ToolBoxy
Novel

空城計

The Empty Fort Strategy

Korean: 공성계Japanese: 空城の計(くうじょうのけい)Pinyin: kōng chéng jì

Meaning

Throwing open the gates of a defenseless city so the enemy suspects a trap and retreats — psychological warfare that hides weakness in plain sight.

Origin story

After Ma Su’s disaster at Jieting, the city where Zhuge Liang was staying had almost no soldiers left — and word came that Sima Yi was bearing down with 150,000 men. Unable to flee or fight, Zhuge Liang gave a startling order: hide the banners, open all four gates, and have soldiers sweep the streets like commoners. He himself climbed the wall, lit incense, and calmly played the zither. Reaching the walls, Sima Yi read the serenity as the sign of an ambush and withdrew his entire army.
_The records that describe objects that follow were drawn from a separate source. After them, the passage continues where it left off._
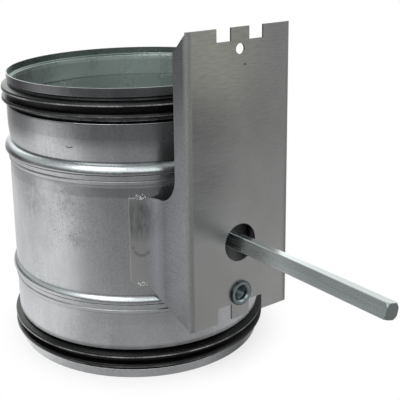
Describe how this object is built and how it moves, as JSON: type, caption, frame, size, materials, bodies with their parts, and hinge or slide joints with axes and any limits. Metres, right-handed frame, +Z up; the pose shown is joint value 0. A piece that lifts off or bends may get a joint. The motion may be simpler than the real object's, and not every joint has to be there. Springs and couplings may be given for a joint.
{
  "type": "round duct damper",
  "caption": "Round galvanised duct damper with lip gaskets on both spigots, a swivelling sealed blade, a square drive spindle and a welded actuator bracket.",
  "frame": {"origin": "centre of the duct axis in the plane of the lower rim", "axes": "+Z up along the duct axis, -Y along the spindle towards its free square end and out of the actuator bracket, +X to the right seen from the bracket"},
  "size_m": [0.1648, 0.2935, 0.2055],
  "materials": {
    "galvanised_casing": "spangle-free zinc coat, satin",
    "galvanised_bracket": "rolled zinc coat, dull satin",
    "plated_spindle": "bright drawn, zinc plated",
    "plated_fastener": "zinc plated",
    "black_epdm": "smooth extruded rubber",
    "bearing_plastic": "moulded acetal"
  },
  "bodies": {
    "housing": {"casing": "galvanised_casing", "upper_gasket": "black_epdm", "lower_gasket": "black_epdm", "actuator_bracket": "galvanised_bracket", "bracket_insert": "plated_fastener", "drive_bush": "bearing_plastic", "far_bush": "bearing_plastic", "drive_bush_ring": "plated_fastener", "far_bush_ring": "plated_fastener"},
    "blade_and_spindle": {"blade_upper_disc": "galvanised_casing", "blade_lower_disc": "galvanised_casing", "blade_seal_left": "black_epdm", "blade_seal_right": "black_epdm", "drive_oring": "black_epdm", "far_oring": "black_epdm", "drive_rotor": "bearing_plastic", "far_rotor": "bearing_plastic", "spindle": "plated_spindle", "blade_screw_drive": "plated_fastener", "blade_screw_far": "plated_fastener", "blade_nut_drive": "plated_fastener", "blade_nut_far": "plated_fastener", "blade_rivet_1": "plated_fastener", "blade_rivet_2": "plated_fastener", "blade_rivet_3": "plated_fastener", "blade_rivet_4": "plated_fastener", "blade_rivet_5": "plated_fastener", "blade_rivet_6": "plated_fastener"}
  },
  "joints": [
    {"name": "blade_turn", "type": "hinge", "parent": "housing", "child": "blade_and_spindle", "pos_m": [0, 0, 0.0865], "axis": [0, 1, 0], "range_deg": [-14.8, 75.2]}
  ]
}
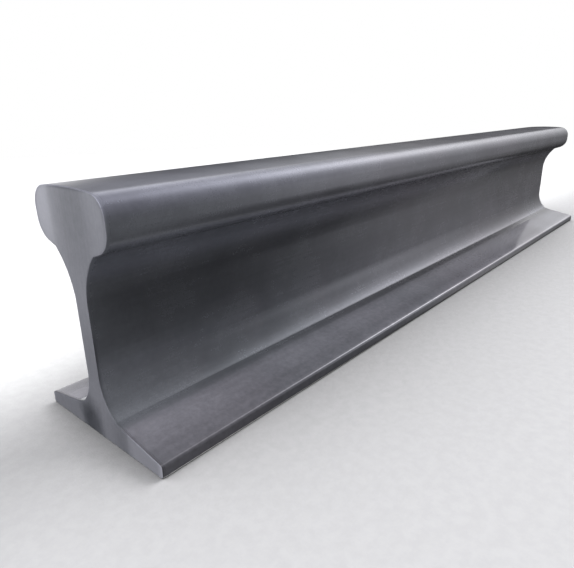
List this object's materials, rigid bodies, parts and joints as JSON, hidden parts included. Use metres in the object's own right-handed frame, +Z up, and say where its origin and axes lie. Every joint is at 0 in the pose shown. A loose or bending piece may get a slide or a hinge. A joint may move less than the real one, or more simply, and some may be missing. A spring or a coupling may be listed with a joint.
{
  "type": "steel rail",
  "caption": "Straight length of flat-bottomed steel rail with a crowned head, thin web and wide tapered foot, sawn square at both ends.",
  "frame": {"origin": "middle of the underside of the foot, halfway along the rail", "axes": "+X along the rail, +Y across the foot, +Z up from the foot to the running surface"},
  "size_m": [0.77, 0.114, 0.14],
  "materials": {
    "rolled_steel": "hot-rolled, dark blue-grey, satin, with faint streaks along the length and sawn ends"
  },
  "bodies": {
    "root": {"rail": "rolled_steel"}
  },
  "joints": []
}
The novel built this beloved scene from an anecdote the annotator Pei Songzhi had dismissed as unreliable — yet it became the very name of the bluff.

Source: Romance of the Three Kingdoms, ch. 95 (from an anecdote Pei Songzhi himself rejected)

People

Modern examples

  • Running the promotion with zero inventory left was a pure empty-fort bluff.
  • Holding nothing, he raised big — an empty-fort play that made the whole table fold.